**Scripts that build objects**
=-=-=
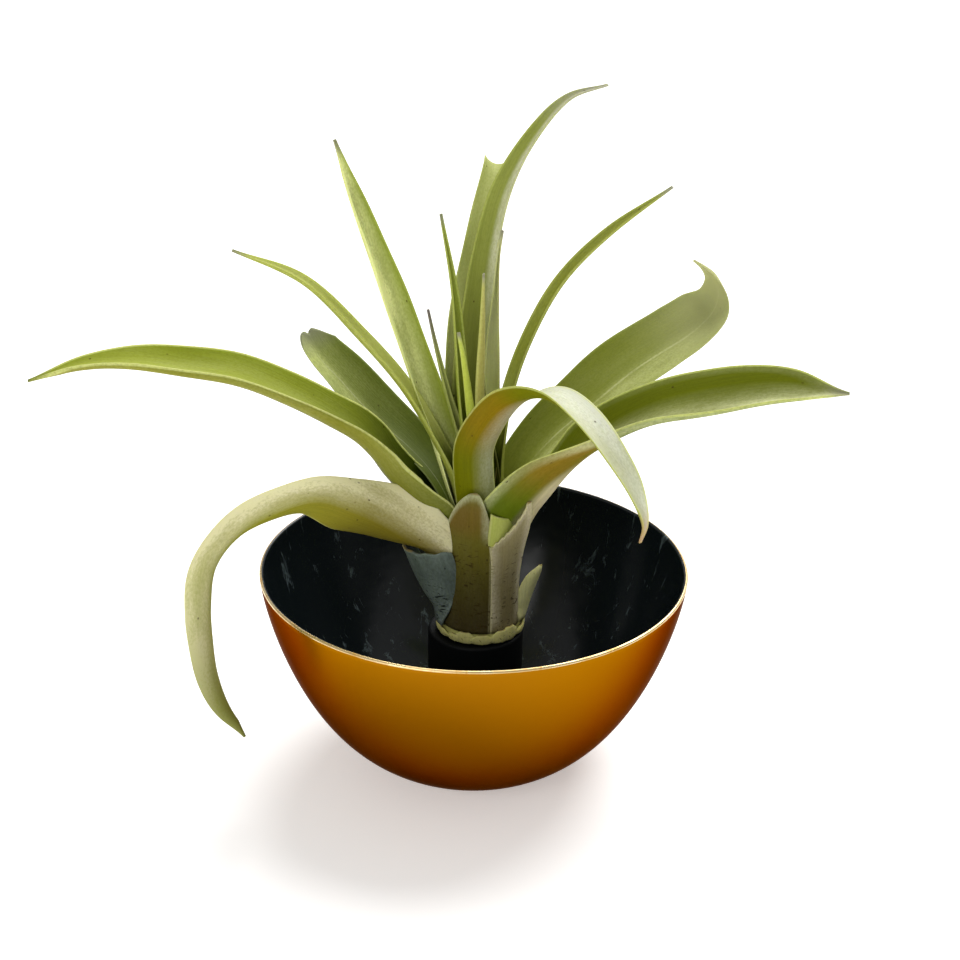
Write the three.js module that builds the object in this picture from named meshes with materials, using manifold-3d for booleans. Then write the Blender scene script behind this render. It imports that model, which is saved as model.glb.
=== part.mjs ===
// An air plant on a black stand inside a metal bowl. Millimetres, +Z up, -Y towards the viewer.
// The origin is the centre of the bowl's flat foot, on the surface that it stands on.
import * as THREE from "three";
import { mergeVertices } from "three/addons/utils/BufferGeometryUtils.js";
import Module from "manifold-3d";

const wasm = await Module();
wasm.setup();

// Bowl: a spun metal shell with a flat foot
const RIM_RADIUS = 60;
const BOWL_HEIGHT = 59;
const BOWL_WALL = 1.2;
const BOWL_FULL_DEPTH = 61.5;
const BOWL_DEPTH_POWER = 1.35;
const BOWL_ROUNDNESS = 2.93;
const BOWL_STEPS = 9;
const BOWL_SIDES = 56;

// Black stand that lifts the plant to the height of the rim
const STAND_X = 0.7;
const STAND_RADIUS = 13.5;
const STAND_TOP = 39.5;
const STAND_CHAMFER = 1;
const SOCKET_RADIUS = 7.5;
const SOCKET_DEPTH = 3;

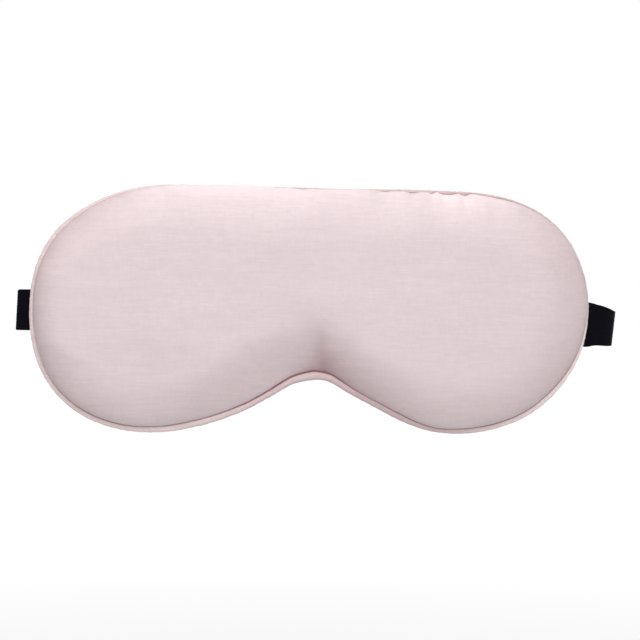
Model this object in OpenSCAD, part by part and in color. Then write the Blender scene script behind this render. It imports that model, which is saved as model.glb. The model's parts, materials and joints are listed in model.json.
=-=-=
**WHAT THE TASK ASKS**
Write out the whole listing exactly.

**ANSWER TO THIS PROBLEM**
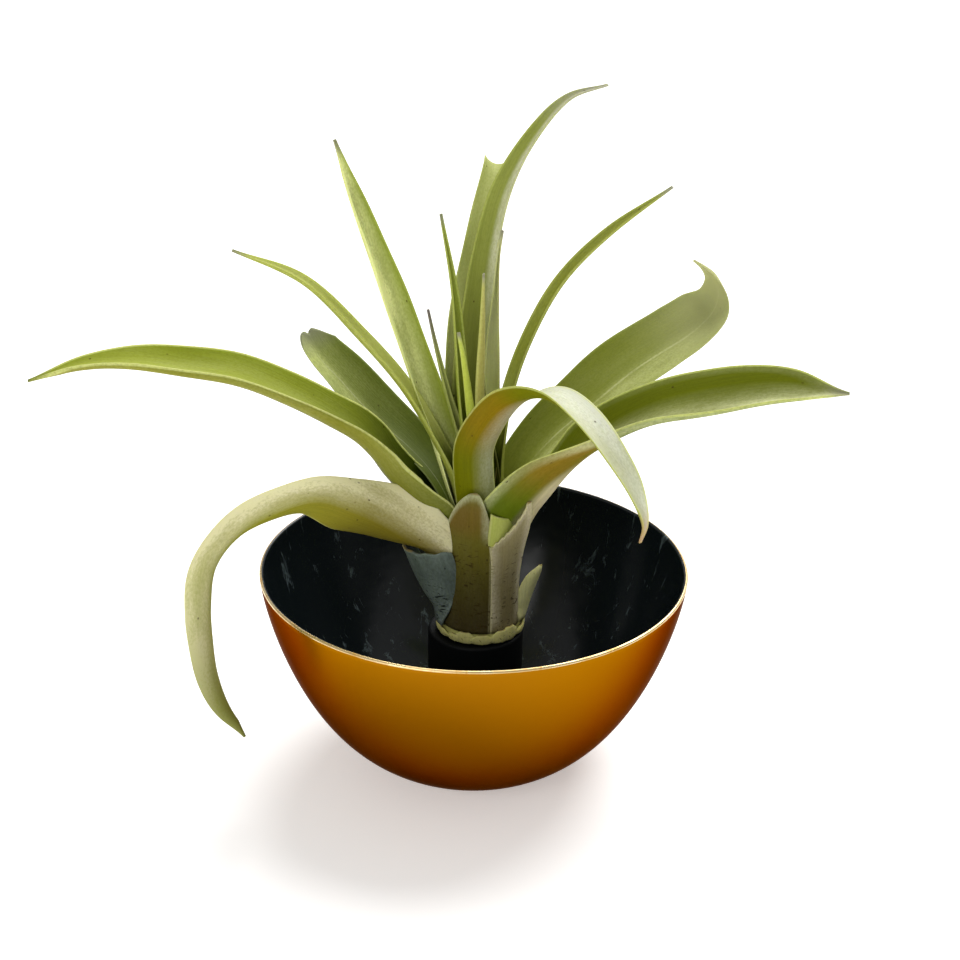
Write the three.js module that builds the object in this picture from named meshes with materials, using manifold-3d for booleans. Then write the Blender scene script behind this render. It imports that model, which is saved as model.glb.
=== part.mjs ===
// An air plant on a black stand inside a metal bowl. Millimetres, +Z up, -Y towards the viewer.
// The origin is the centre of the bowl's flat foot, on the surface that it stands on.
import * as THREE from "three";
import { mergeVertices } from "three/addons/utils/BufferGeometryUtils.js";
import Module from "manifold-3d";

const wasm = await Module();
wasm.setup();

// Bowl: a spun metal shell with a flat foot
const RIM_RADIUS = 60;
const BOWL_HEIGHT = 59;
const BOWL_WALL = 1.2;
const BOWL_FULL_DEPTH = 61.5;
const BOWL_DEPTH_POWER = 1.35;
const BOWL_ROUNDNESS = 2.93;
const BOWL_STEPS = 9;
const BOWL_SIDES = 56;

// Black stand that lifts the plant to the height of the rim
const STAND_X = 0.7;
const STAND_RADIUS = 13.5;
const STAND_TOP = 39.5;
const STAND_CHAMFER = 1;
const SOCKET_RADIUS = 7.5;
const SOCKET_DEPTH = 3;

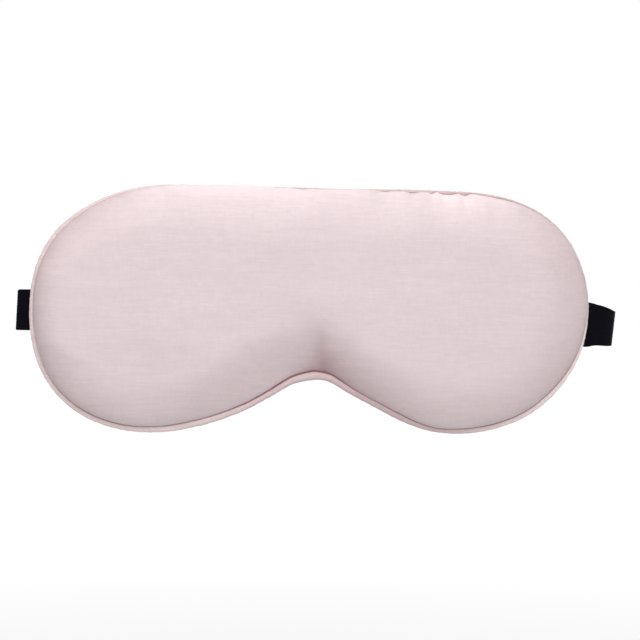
Model this object in OpenSCAD, part by part and in color. Then write the Blender scene script behind this render. It imports that model, which is saved as model.glb. The model's parts, materials and joints are listed in model.json.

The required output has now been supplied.